The author employs multiple points of view. But the most frequent POV character is Andrea. A woman who deeply feels every emotion. Which the author conveys with great sensitivity.

And Alex? He’s an alpha hero, all right. He displays that millennia-old failing of his fellow countrymen, hubris. He’s always right, even when he’s wrong!

Though the heroine remains sympathetic throughout the story, the hero is all over the good-bad spectrum. A paragon and a ruthless businessman. A family man and a libertine. A dream lover and a total ass. 

Yet these extremes and everything in between are all phases of the same man. Such is the author’s skill that I can believe Alex as every one of them. And all are fascinating. Even when he’s at his worst, I understand why Andrea still loves him. 

The settings are numerous. Mainly Athens, the Aegean island of Mykonos, London, and New York. These places seem real; reading about them is the next best thing to being there. But in a profound sense, the story unfolds in the hearts and minds of the main characters. Which IMHO is where any story should.

Dutch edition of Sometimes a Stranger, Zo Dichtbij en Toch Ver Weg (So Close and Yet Far Away), Phoenix, 1982, Franco Accornero cover art (front & back cover)

Nearly Perfect

Sometimes a Stranger does almost everything right. Almost? Yes. A few aspects could be better. 

The cast of characters is large, and some of their names sound similar to those of others. And can be in the wrong form given the characters’ ethnicities. For example, Alexander should be Alexandros. I know, that’s just a picky little detail.

More serious is this. A major plot thread, the heroine’s career, is handled poorly. Early on, Andrea gets into writing novels. But success comes too easily. And with a minimum of drama. That’s one of only two aspects of this book with insufficient drama.

The other is her family. Wisely, the author gives them less attention than Alex’s relatives.

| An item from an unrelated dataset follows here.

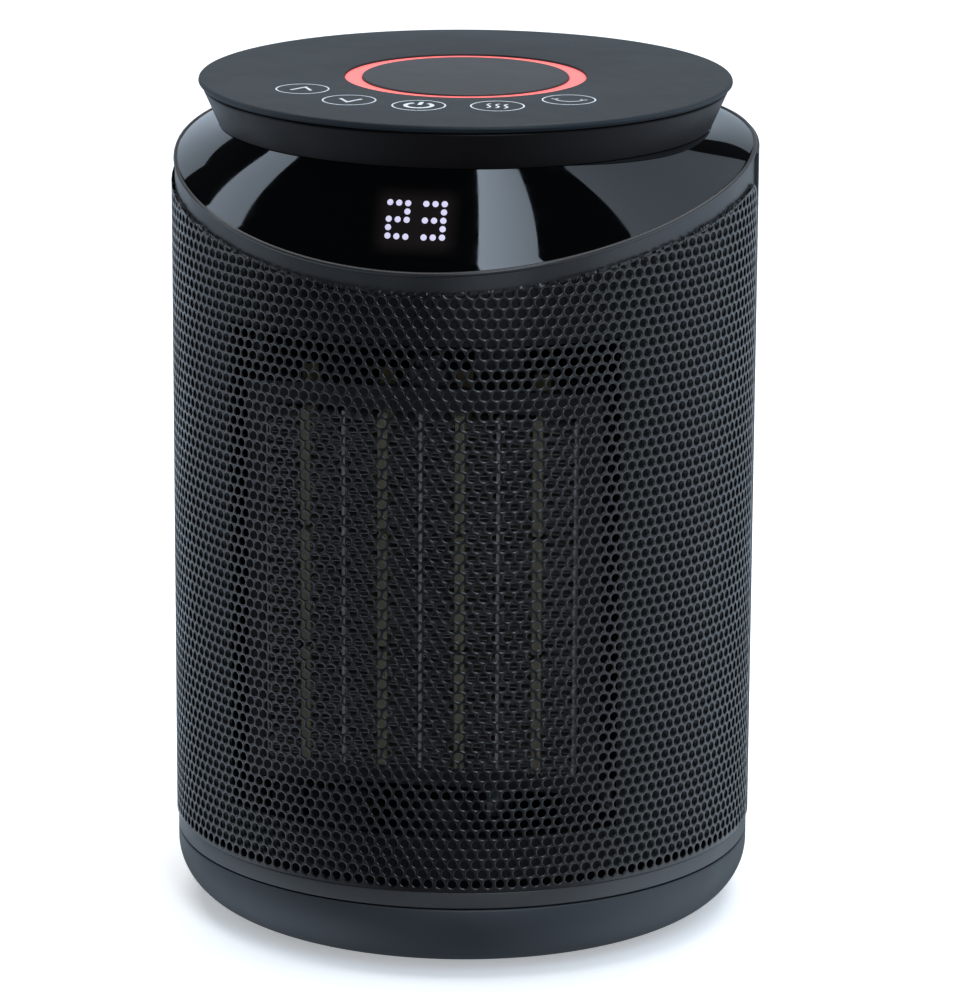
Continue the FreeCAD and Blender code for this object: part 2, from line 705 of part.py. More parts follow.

But they don’t warrant even that. They’re just not that interesting. And in the case of Noah Truesdale, Andrea’s grandfather, it’s hard to believe a powerful newspaper magnate can be such a nice guy. Though I must admit my idea of a man in his position was formed by watching “Citizen Kane”!

Alex’s kinfolk and their interactions make for fascinating reading. Andrea’s don’t. One of these families is dysfunctional. Guess which one.

But don’t let that stop you from reading this novel. And how I wish someone in Hollywood would buy it from a used-book website, find it as enthralling as I do, and turn it into a movie!